Extra problem on this configuration (Old) (Teacher Nguyen Van Linh) $J$ is the radical center of $\Omega_A,\Omega_B,\Omega_C$. $G_e$ is the Gergonne point $\implies$ $\overline{G_e,I,J}$.

Paramizo_Dicrominique wrote: $a)$ Prove $B_cC_b+C_aA_c+A_bB_a \ge NP+PM+MN$. It appears that $B_cC_b=B_cM+C_bM={\left[r\cot\frac{B}2-{\left(r\csc\frac{B}2-r\right)}\right]}+{\left[r\cot\frac{C}2-{\left(r\csc\frac{C}2-r\right)}\right]}$ and $NP=2r\cos\frac{A}2$; isn't it \(B_cC_b+C_aA_c+A_bB_a \le NP+PM+MN\)?
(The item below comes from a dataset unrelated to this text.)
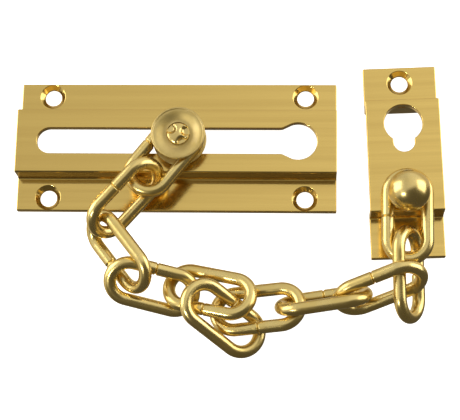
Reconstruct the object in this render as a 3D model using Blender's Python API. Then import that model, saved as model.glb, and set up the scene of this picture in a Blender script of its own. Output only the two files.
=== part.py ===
"""Door chain guard in solid brass.

A raised slide plate screws to the door, a small raised keeper plate screws to the frame,
and eleven welded wire links run between them. The first link hangs on a button that
slides along the plate's slot and leaves it through the round keyhole. The last link hangs
on the keeper's ball stud.

The guard lies on its back on a flat surface, z = 0. The origin is on the back of the slide
plate's near flange, halfway along it, +X runs along the plate towards its keyhole, and +Z
points out of the plates' faces. Lengths are in millimetres here and are turned to metres as
they are used.
"""

import math

import bmesh
import bpy
from mathutils import Matrix, Vector

MM = 0.001

# Slide plate: an extruded channel with a flange along each side.
PLATE_LENGTH = 100.0
PLATE_WIDTH = 41.7
PLATE_HEIGHT = 9.0
CHANNEL_WIDTH = 20.6
CHANNEL_WALL = 2.0
FLANGE_THICKNESS = 2.2
FACE_THICKNESS = 2.2
EDGE_ROUND = 0.5
PLATE_CENTRE_Y = 15.3

# The slot and the keyhole that the button leaves by.
SLOT_WIDTH = 8.2
SLOT_END_X = -43.4
SLOT_SHOULDER_X = 33.0
KEYHOLE_X = 38.0
KEYHOLE_DIAMETER = 11.8
SHOULDER_ANGLE = 110.0

# Countersunk screw holes, for a 4 mm (No. 8) countersunk wood screw.
SCREW_HOLE_DIAMETER = 5.3
SCREW_RIM_DIAMETER = 8.0
SCREW_LIP = 0.85
PLATE_SCREW_X = 40.2
PLATE_SCREW_Y = 16.6

# Keeper plate: a strip with a raised middle, open at its two long sides.
KEEPER_CENTRE = (70.8, 11.0)
KEEPER_TURN = 2.3
KEEPER_WIDTH = 22.8
KEEPER_LENGTH = 61.8
KEEPER_HEIGHT = 9.4
KEEPER_RAISED_LENGTH = 36.0
KEEPER_WALL = 1.8
KEEPER_SCREW_Y = 25.8
KEEPER_KEYHOLE_Y = 10.2
KEEPER_SLOT_END_Y = 1.0
KEEPER_SLOT_WIDTH = 6.6

# Button: a headed stud that carries a rear washer and a dished front washer.
BUTTON_X = 1.4
BUTTON_HEAD_LOW = 2.6
BUTTON_HEAD_EASE = 0.5
BUTTON_HEAD_DIAMETER = 11.0
BUTTON_SHOULDER_DIAMETER = 7.4
BUTTON_NECK_DIAMETER = 5.8
BUTTON_SPIGOT_DIAMETER = 3.8
BUTTON_PEEN_DIAMETER = 7.0
BUTTON_PEEN_EDGE = 0.4
BUTTON_PEEN_SLOPE = 0.6
BUTTON_PEEN_HEIGHT = 1.1
WASHER_DIAMETER = 16.6
WASHER_EASE = 0.2
REAR_WASHER_THICKNESS = 0.8
LINK_SPACE = 4.5

# Dished washer: its flat middle, and how far its rim stands out in front of its back.
DISH_BACK_RADIUS = 3.7
DISH_FLOOR_RADIUS = 4.0
DISH_FLOOR_THICKNESS = 1.0
DISH_RIM_ROUND = 0.3
DISH_RIM_WIDTH = 0.7
DISH_RIM_BACK = 1.8
DISH_RIM_FRONT = 2.2

# Ball stud, riveted through the keeper's face.
BALL_DIAMETER = 12.7
BALL_HEIGHT = 18.3
BALL_STUD_Y = -13.9
BALL_NECK_DIAMETER = 5.8
BALL_SHANK_DIAMETER = 3.2
BALL_RIVET_DIAMETER = 4.2
BALL_RIVET_HEIGHT = 1.4
BALL_RIVET_EASE = 0.4

# Chain link: round wire bent to straight sides and half-round ends.
WIRE_DIAMETER = 4.0
LINK_LENGTH = 30.0
LINK_WIDTH = 15.9

# How each link lies: the centre (x, y, z), then the heading from the button's end of the
# link to the keeper's end, the rise of that heading above level, and the roll that lifts
# the link's left side. Lengths in millimetres, angles in degrees.
LINK_LAY = (
    (-3.0, 9.5, 12.7, -128, 0, 0),
    (-14.4, -4.1, 12.5, -132, -4, -56),
    (-16.3, -20.2, 9.6, -52, 6, 51),
    (-6.1, -30.5, 6.6, -12, -10, 30),
    (11.6, -32.1, 7.3, -13, 12, -13),
    (15.8, -40.1, 7.3, -35, -22, -7),
    (26.2, -37.0, 5.9, 5, 9, -12),
    (46.0, -34.7, 8.6, 8, 6, -66),
    (62.9, -31.2, 10.9, 19, 17, 62),
    (71.6, -26.4, 8.6, 92, 11, 58),
    (71.3, -9.2, 11.4, 90, 4, 0),
)

GAP = 0.3
ROUND_SEGMENTS = 48
HOLE_SEGMENTS = 32
CORNER_STEPS = 3
LINK_END_STEPS = 10
LINK_SIDE_STEPS = 5
BALL_STEPS = 14
WIRE_RESOLUTION = 3
CUT_PAST = 1.0
MERGE_WITHIN = 0.0001
SHARP_ANGLE = 35.0
MARKER_SIZE = 4.0

POLISHED = {"colour": (0.80, 0.58, 0.24, 1.0), "roughness": 0.2}
SATIN = {"colour": (0.74, 0.60, 0.33, 1.0), "roughness": 0.38}


def clear_scene():
    """Removes whatever the startup scene holds."""
    for obj in list(bpy.data.objects):
        bpy.data.objects.remove(obj)


def brass(name, colour, roughness):
    """A lacquered brass finish."""
    material = bpy.data.materials.new(name)
    material.use_nodes = True
    shader = material.node_tree.nodes["Principled BSDF"]
    shader.inputs["Base Color"].default_value = colour
    shader.inputs["Metallic"].default_value = 1.0
    shader.inputs["Roughness"].default_value = roughness
    return material


def add_object(name, data, material=None):
    """Links a new object with this mesh or curve, and gives it its finish."""
    obj = bpy.data.objects.new(name, data)
    bpy.context.scene.collection.objects.link(obj)
    if material:
        data.materials.clear()
        data.materials.append(material)
    return obj


def add_empty(name, location_mm, parent=None):
    """An axis marker that a moving body hangs on. All markers stay unturned."""
    empty = bpy.data.objects.new(name, None)
    bpy.context.scene.collection.objects.link(empty)
    empty.empty_display_size = MARKER_SIZE * MM
    empty.location = Vector(location_mm) * MM
    if parent:
        empty.parent = parent
        empty.location -= world_place(parent)
    return empty


def world_place(empty):
    """Where an unturned marker stands, added up along its parents."""
    place = empty.location.copy()
    while empty.parent:
        empty = empty.parent
        place += empty.location
    return place


def hang(obj, empty, location_mm):
    """Parents an object to a marker, with its origin at this place in the frame."""
    obj.parent = empty
    obj.location = Vector(location_mm) * MM - world_place(empty)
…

b) Redefine $A_b, A_c$ as $AA_b \cdot AB=AA_c \cdot AC=AA' \cdot AM$. Then by inversion with radius $AP=AN$ we get $AA_bA'A_c$ is tangent to $(I)$. Thus $BA_bA_cC$ is cyclic which implies orthic triangle $DEF$ and $\Delta$ are homothetic (parallel sides) where $\Delta$ is the triangle formed by the lines $A_bA_c,B_cB_a,C_aC_b$. $OH$ is the $"OI"$ line of $DEF$ and $IK$ is the $"OI"$ line of $\Delta$ which gives the result.